◆ The exercise
Scan the data below for the string "this". Copy every line where it appears.

*** Provided data

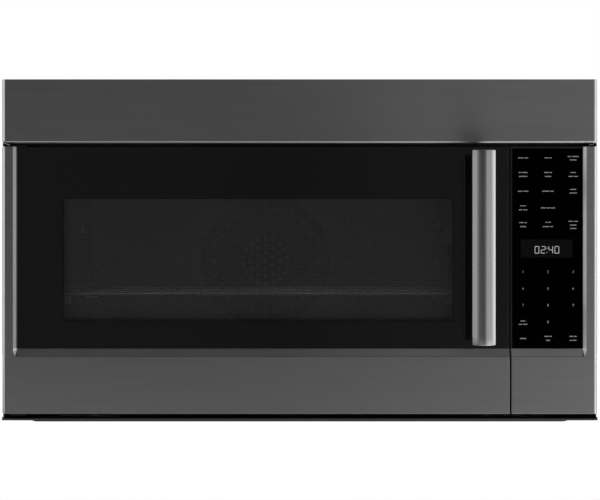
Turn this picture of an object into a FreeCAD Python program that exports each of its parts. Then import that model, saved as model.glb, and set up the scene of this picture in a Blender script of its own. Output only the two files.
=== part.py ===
import FreeCAD, Part
import math
import os

from FreeCAD import Vector as V

# Over-the-range convection microwave, 30 inch class, built as an assembly.
# Frame: millimetres, +X right as seen from the front, +Y towards the wall, +Z up.
# Origin: centre of the bounding box in X and Y, underside of the base pan at Z = 0.

# ---------------------------------------------------------------- driving sizes
W = 758.8                 # overall width, 29 7/8 in
H = 439.7                 # overall height, 17 5/16 in
HW = W / 2.0
YF = -189.5               # front plane of the steel trim
YH = -235.5               # front of the handle bar
YB = 235.5                # rear face, against the wall
RECESS = 5.0              # the black glass sits this far behind the steel
YG = YF + RECESS          # front face of the glass
GLASS_T = 4.0
Y_DB = YF + 37.2          # rear face of the door
YP = YF + 40.0            # front face of the cavity face plate
T = 1.0                   # sheet thickness
TS = 1.2                  # trim sheet thickness

VENT_Z0 = 359.0           # lower edge of the vent fascia
DOOR_Z0, DOOR_Z1 = 13.8, 354.0
DOOR_X0, DOOR_X1 = -HW, 267.3
PANEL_X0, PANEL_X1 = 269.2, HW
GLASS_Z0 = 96.6           # lower edge of the visible glass
BEVEL_Z0 = 86.4           # lower edge of the bevel under the glass
DG_X0, DB_X0 = -360.2, -364.9   # door: glass edge, bevel edge
PG_X1, PB_X1 = 360.6, 365.4     # panel: glass edge, bevel edge

WIN_X0, WIN_X1, WIN_Z0, WIN_Z1 = -302.0, 196.4, 131.0, 288.0   # screened window

CX0, CX1 = -327.0, 219.0  # cavity inside
CZ0, CZ1 = 80.0, 326.0
CY0, CY1 = YP + T, 175.5
CXM = (CX0 + CX1) / 2.0

TT_X, TT_Y = CXM, 13.5    # turntable axis
TRAY_R = 156.0
TRAY_Z = 97.3             # underside of the tray
ROLLER_R = 8.5
ROLLER_Z = CZ0 + 0.15 + ROLLER_R
RING_R = 118.0            # radius at the middle of the rollers

RACK_Z = 163.5            # centre of the rack's frame wire
RACK_WIRE = 4.6

HIN_X, HIN_Y = -369.4, -168.5   # door hinge axis
PIN_R = 3.5

HAN_X = 228.3             # handle
HAN_W, HAN_D = 28.9, 20.5
HAN_R = 19.8              # radius of its curved front
HAN_Z0, HAN_Z1 = 104.2, 346.7
EDGE_R = 5.5              # bend radius of the outer upright edges of the trim
POST_Z = (134.2, 316.7)

SCR_R = 50.0              # blower scroll radius
BLOW_X, BLOW_Y, BLOW_Z = -54.0, 150.0, CZ1 + T + SCR_R
CF_X, CF_Y, CF_Z = 300.0, 190.0, 225.0        # magnetron cooling fan
CV_X, CV_Z = CXM, 205.0                       # convection fan


# ---------------------------------------------------------------- helpers
def B(x0, x1, y0, y1, z0, z1):
    return Part.makeBox(x1 - x0, y1 - y0, z1 - z0, V(x0, y0, z0))


def C(x, y, z, r, h, d=(0, 0, 1)):
    return Part.makeCylinder(r, h, V(x, y, z), V(*d))


def tube(x, y, z, r1, r0, h, d=(0, 0, 1)):
    return C(x, y, z, r1, h, d).cut(C(x, y, z, r0, h, d))


def U(items):
    items = list(items)
    if len(items) == 1:
        return items[0]
    s = items[0].multiFuse(items[1:])
    try:
        s = s.removeSplitter()
    except Exception:
        pass
    return s


def K(a, items):
    items = list(items) if isinstance(items, (list, tuple)) else [items]
    return a.cut(Part.makeCompound(items)) if len(items) > 1 else a.cut(items[0])


def poly(pts):
    pts = [V(*p) for p in pts]
    return Part.Face(Part.makePolygon(pts + [pts[0]]))


def ext_x(yz, x0, x1):
    return poly([(x0, y, z) for y, z in yz]).extrude(V(x1 - x0, 0, 0))


def ext_y(xz, y0, y1):
    return poly([(x, y0, z) for x, z in xz]).extrude(V(0, y1 - y0, 0))


def ext_z(xy, z0, z1):
    return poly([(x, y, z0) for x, y in xy]).extrude(V(0, 0, z1 - z0))


def rbox_y(x0, x1, z0, z1, y0, y1, r):
    """Box along Y whose four long edges are rounded."""
    b = B(x0, x1, y0, y1, z0, z1)
    es = [e for e in b.Edges if abs(e.Vertexes[0].Y - e.Vertexes[1].Y) > 1e-6]
    return b.makeFillet(r, es)


def rbox_z(x0, x1, y0, y1, z0, z1, r):
    b = B(x0, x1, y0, y1, z0, z1)
    es = [e for e in b.Edges if abs(e.Vertexes[0].Z - e.Vertexes[1].Z) > 1e-6]
    return b.makeFillet(r, es)


def rbox_x(x0, x1, y0, y1, z0, z1, r):
    b = B(x0, x1, y0, y1, z0, z1)
    es = [e for e in b.Edges if abs(e.Vertexes[0].X - e.Vertexes[1].X) > 1e-6]
    return b.makeFillet(r, es)


def edges_at(shape, test):
    return [e for e in shape.Edges if all(test(v.Point) for v in e.Vertexes) and len(e.Vertexes) == 2]


def try_fillet(shape, r, test):
    es = edges_at(shape, test)
    if not es:
        return shape
    try:
        s = shape.makeFillet(r, es)
        return s if s.isValid() else shape
    except Exception:
        return shape


def turned(shape, angle, centre, axis):
    s = shape.copy()
    s.rotate(V(*centre), V(*axis), angle)
    return s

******

◆ Final result
Turn this picture of an object into a FreeCAD Python program that exports each of its parts. Then import that model, saved as model.glb, and set up the scene of this picture in a Blender script of its own. Output only the two files.
RECESS = 5.0              # the black glass sits this far behind the steel